It’s Thursday, April 30, and Microsoft and Amazon made big commitments this month.
During the month of Earth Day, two tech giants took the opportunity to unveil new initiatives to help preserve the planet.
On April 15, Microsoft announced a plan to conserve more than 11,000 acres of land within the next five years. The company said it would accomplish this goal “using approaches like land acquisition, conservation easement, national park creation, and community or indigenous-led conservation.” Microsoft also revealed plans to create a new cloud-based platform, called the Planetary Computer, that will allow users to aggregate data related to biodiversity and ecosystems around the globe.
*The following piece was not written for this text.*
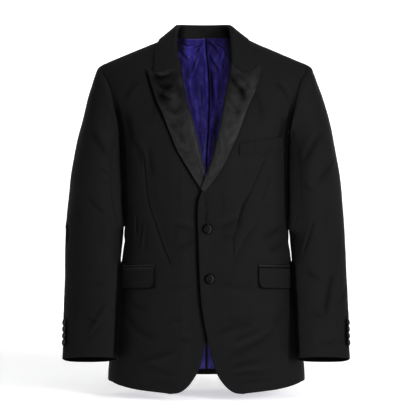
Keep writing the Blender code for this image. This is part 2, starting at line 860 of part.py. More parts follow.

The following week, Amazon unveiled its own conservation initiative, announcing a $10 million grant to conserve and restore 4 million acres of forest primarily in the Appalachian Mountains. The e-commerce behemoth plans to work with the Nature Conservancy to help private forest owners sequester carbon. This is the first of many nature-based carbon sequestration projects that the retail giant is bankrolling with a $100 million fund it announced last year.
Both Microsoft and Amazon have set ambitious climate targets in recent months, though they still face criticism from climate activists over their cloud computing contracts with fossil fuel companies.
The world’s largest offshore wind company, Denmark-based Ørsted, might have to delay nearly all of its projects in the U.S. State shutdowns have delayed at least five of the company’s projects. A sixth project, however, still appears to be on schedule.
New York’s programs to promote electric vehicles could suffer long-term damage from the economic downturn if state agencies don’t step in to help soon, public officials and members of the EV industry said this week. The EV industry wants New York to expand its $580 million plan to build new charging infrastructure in response to the slumping economy.
Concern about climate change correlates with the way people are responding to the coronavirus, according to a recent poll from Morning Consult. The poll found that people who said that they are not concerned about rising temperatures are less likely than the general public to take steps like wearing a mask or practicing social distancing to prevent the spread of COVID-19.